Of The Weird, By The Weird, For The Weird
The Zola System On The Road
Home is a fleeting concept. Sometimes it’s brought about by the smoke trapped in the oak walls of a once glorious beat hotel in a former Irish working class neighborhood. Occasionally, it’s found in the form of the sense of history that grabs your shorts on the banks of the Mississippi off of the French Quarter after having a bit too much Absinthe. Home on Wednesday was in a 20×20 room masquerading as an Italian restaurant ½ mile from the Alamo on the San Antonio’s famed River Walk.
I didn’t want to go in the joint. There were 7 or so stairs that separated the river walk from the Dolores Del Rio and I didn’t know if I would be able to waddle up the steps. TC and I had spent the last three days being forced into gluttony by my dear friend and Beelzebub incarnate Tomas in his adopted hometown of New Orleans.
TC, however, pointed out the small print on the placard: Fine Italian Dining, Jazz, and Belly Dancing. I was wishy-washy. Yes, TC loved Italian but there many choices lining both sides of the river walk. I started to waddle down the sidewalk. About 30 feet away, I saw the third straight sign for steak, BBQ, sports bar cuisine. More pork. More beef both adding on another 50 pounds. The 9-hour ride from New Orleans had been marked with hellish gas and frequent stops at atrocious truck stops for restroom visits. (Fortunately, TC was kind enough to pretend she didn’t notice the stench emanating from my rear in the driver’s seat.) All of a sudden, pasta seemed like a less filling alternative than ribs, French fries and Cole slaw.
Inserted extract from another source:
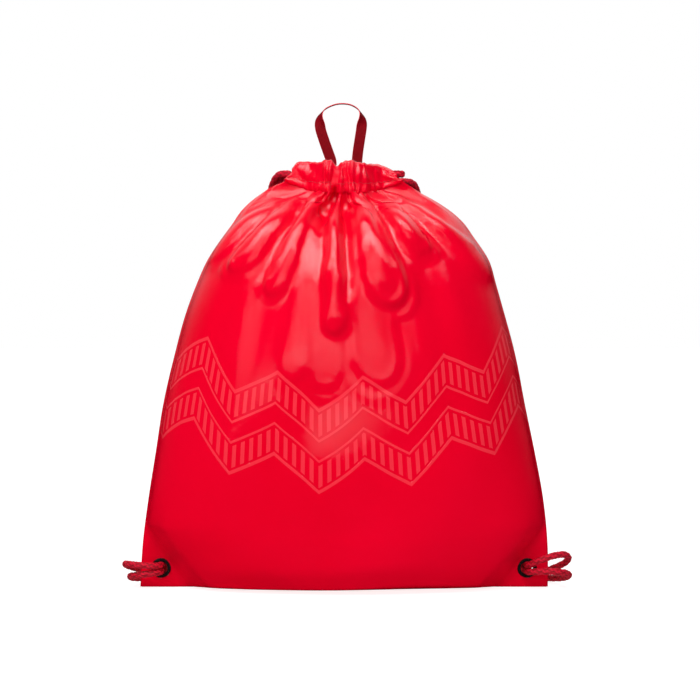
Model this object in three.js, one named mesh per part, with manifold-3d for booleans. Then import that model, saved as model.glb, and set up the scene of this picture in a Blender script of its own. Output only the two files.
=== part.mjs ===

“Come on,” TC said. “It sounds like fun. They have belly dancing.”
We penguined our way back. I was sure the Maitre D’ in the dirty gray t-shirt would tell us there was no room in the raucous room up the stairs. Although the piano was muted in a suburban restaurant jazz way, the drummer sounded like he was a Dennis Machine Gun Thompson disciple. “A table for 2? Give me a couple of minutes.” He left on us the stairs while he attempted to navigate the small spaces in between the cramped tables. A small dark haired man with bad hair plugs and a white towel asked us what we were waiting for. “A table for two? The wait will be at least 45 minutes,” he said dismissively. The couple that walked in behind us and decided to wait as well. I took that as a good sign. If people were willing to wait in on the narrow stairway for up to 45 minutes, the food had to be good.
Fortunately for the couple behind us but certainly not for our distended stomachs, the Maitre D’ had a better handle on how long it took to clear a few tables. Our table was near the bar, a few feet from the bandstand. We were left with laminated menus, corners browning from over use. A few minutes later, the waiter came over and offered us a carafe of wine: Chianti, Chardonnay or Rose.
“Here comes the Belly Dancer,” TC said. She kicked me lightly underneath the slightly unsteady table. I looked over and saw the middle aged blonde woman in her gaudy gold skirt. I flashed on Carol Shannon, Lufkin, Texas Rep. Charlie Wilson’s friend who’s belly dancing helped Wilson’ arrange arms deals to beat the Soviet’s in their 1980’s Afghan war. I wondered if all Texas belly dancers wore long gold skirts.
The bar was over to our right. There was no hard liquor. Three beers by the bottle and jug wine from the Gallo Family; poured discreetly into a carafe by a waiter while his table looked the other way.
“Her nipple’s hanging out,” TC exclaimed. “Look!”
My attention to the bar hadn’t waivered. The table next to us ordered two more glasses of Rose. I followed the server around the room. Do it, I kept thinking. Do it. Sure enough, once behind the bar, he poured the Rose, half red and half white into a wine glass.
The couple that came in behind us ran out of the Delores a few minutes later, about the time we overheard a server telling another table the drummer had written the theme to Different Strokes. It reminded me of working wine week at the Park Avenue Café. The Dolores Del Rio, a bastion of sanity for those who live in the land of the weird.